Конечно, культура строится на подавлении инстинктов, но культуру нельзя отождествлять с полнотой бытия, а современные культурологи семиотической школы провозглашают именно это: нет бытия вне культуры, вне языка. Это современный гностицизм, в психологической основе которого — нелюбовь к бытию, неприятие мира, бессознательное стремление с ним покончить. Надо ли говорить, что такая установка может быть опасной?
Верховный жрец современной философии Жак Деррида однажды написал работу, в которой доказывал, что ядерный Апокалипсис — литературная иллюзия. Самая его возможность — факт языка, вербального обмена. То есть пока мы говорим о ядерной гибели, ее нет (поэтому мы еще и говорим), а если эта гибель произойдет, то говорить уже будет не о чем и некому, следовательно, ее нет и быть не может. Трудно найти более впечатляющий пример отождествления бытия, существования, жизни с их литературными манифестациями.
Это сильно напоминает известное рассуждение Эпикура о смерти. На месте московских учеников Дерриды я бы перевел мэтру стихи Мандельштама: «Неужели я настоящий / И действительно смерть придет?»

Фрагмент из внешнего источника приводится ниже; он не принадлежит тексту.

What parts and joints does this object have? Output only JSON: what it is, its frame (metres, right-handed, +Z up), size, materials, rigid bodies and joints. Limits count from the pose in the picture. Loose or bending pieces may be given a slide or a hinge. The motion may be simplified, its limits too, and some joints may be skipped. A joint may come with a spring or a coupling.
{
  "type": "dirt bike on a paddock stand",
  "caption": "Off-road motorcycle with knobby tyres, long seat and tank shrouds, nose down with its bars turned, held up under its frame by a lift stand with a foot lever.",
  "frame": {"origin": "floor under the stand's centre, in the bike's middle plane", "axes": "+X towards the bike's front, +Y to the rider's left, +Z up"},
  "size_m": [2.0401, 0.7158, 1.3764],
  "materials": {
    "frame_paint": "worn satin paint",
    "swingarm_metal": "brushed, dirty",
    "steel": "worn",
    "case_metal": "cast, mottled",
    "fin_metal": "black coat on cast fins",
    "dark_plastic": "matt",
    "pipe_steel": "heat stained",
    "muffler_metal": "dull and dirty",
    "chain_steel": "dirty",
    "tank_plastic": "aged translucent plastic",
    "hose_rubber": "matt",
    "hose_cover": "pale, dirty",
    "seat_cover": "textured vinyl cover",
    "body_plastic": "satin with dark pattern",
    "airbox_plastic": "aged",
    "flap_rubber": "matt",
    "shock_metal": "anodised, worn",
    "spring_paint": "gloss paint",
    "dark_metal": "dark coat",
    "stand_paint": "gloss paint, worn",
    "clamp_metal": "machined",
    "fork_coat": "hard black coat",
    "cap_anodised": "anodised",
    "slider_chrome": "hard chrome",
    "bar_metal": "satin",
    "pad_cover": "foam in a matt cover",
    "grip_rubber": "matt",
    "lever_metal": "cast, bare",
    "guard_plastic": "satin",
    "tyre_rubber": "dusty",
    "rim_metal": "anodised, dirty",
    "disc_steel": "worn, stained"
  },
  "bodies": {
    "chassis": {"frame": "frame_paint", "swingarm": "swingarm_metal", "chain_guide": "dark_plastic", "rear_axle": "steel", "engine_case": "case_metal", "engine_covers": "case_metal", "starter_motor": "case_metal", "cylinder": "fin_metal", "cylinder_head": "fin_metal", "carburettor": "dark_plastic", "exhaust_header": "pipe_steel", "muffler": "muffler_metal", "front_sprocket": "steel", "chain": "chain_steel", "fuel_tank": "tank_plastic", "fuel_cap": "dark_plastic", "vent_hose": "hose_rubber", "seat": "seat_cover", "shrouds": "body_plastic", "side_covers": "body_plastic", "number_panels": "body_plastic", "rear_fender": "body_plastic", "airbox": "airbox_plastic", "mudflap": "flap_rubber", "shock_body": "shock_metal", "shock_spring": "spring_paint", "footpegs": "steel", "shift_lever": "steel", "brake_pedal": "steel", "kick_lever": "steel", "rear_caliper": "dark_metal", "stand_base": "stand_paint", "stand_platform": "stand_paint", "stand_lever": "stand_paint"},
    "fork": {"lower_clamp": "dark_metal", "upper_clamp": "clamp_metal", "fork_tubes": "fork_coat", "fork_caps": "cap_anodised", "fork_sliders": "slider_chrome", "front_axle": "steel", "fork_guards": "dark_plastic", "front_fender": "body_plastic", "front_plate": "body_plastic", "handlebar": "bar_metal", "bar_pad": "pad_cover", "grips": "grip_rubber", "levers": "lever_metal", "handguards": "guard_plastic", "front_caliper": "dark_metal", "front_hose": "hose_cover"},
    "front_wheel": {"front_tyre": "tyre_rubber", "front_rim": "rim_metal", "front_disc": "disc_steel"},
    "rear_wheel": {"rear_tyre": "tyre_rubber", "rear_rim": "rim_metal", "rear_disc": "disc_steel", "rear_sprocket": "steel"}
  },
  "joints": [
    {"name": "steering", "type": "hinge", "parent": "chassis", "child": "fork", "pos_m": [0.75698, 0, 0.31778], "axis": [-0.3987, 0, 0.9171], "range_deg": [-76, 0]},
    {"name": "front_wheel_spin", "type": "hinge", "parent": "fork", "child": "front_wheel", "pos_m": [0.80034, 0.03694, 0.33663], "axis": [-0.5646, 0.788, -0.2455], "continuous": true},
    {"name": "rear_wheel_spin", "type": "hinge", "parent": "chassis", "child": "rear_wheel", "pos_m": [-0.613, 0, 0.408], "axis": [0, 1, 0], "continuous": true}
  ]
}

Однажды у Ю. М. Лотмана я прочитал статью под названием «О редукции и развертывании знаковых систем (К проблеме „фрейдизм и семиотическая культурология“)». Там была сделана попытка опровергнуть психоанализ при помощи сказки о Красной Шапочке. Почтенный автор утверждал, что эдипов комплекс — вражда ребенка к родителю противоположного пола — иллюзия, проистекающая из бедности детского языка. Услышав эту сказку, он легко отождествит себя с Красной Шапочкой, бабушку с мамой, а на роль волка выберет отца, потому что выбирать ему больше не из чего. Значит, вражды к отцу нет, а есть только ограниченность детского опыта, бедность знаковой системы. Статья занимает примерно шесть страниц, большого, правда, формата. Мне не кажется, что этого достаточно для дискредитации одного из величайших открытий человеческого разума. Это напоминает пятиминутный психоанализ Лакана. Но я знаю, к чему у меня прицепился бы семиотик: к словам о человеческом разуме. Он бы сказал, что разум только собственные структуры и открывает. Собственно, это и сказал Ю. М. Лотман о психоанализе в упомянутой статье: Фрейд вложил в психику ребенка собственный опыт. Вопрос: откуда этот опыт взялся у самого Фрейда?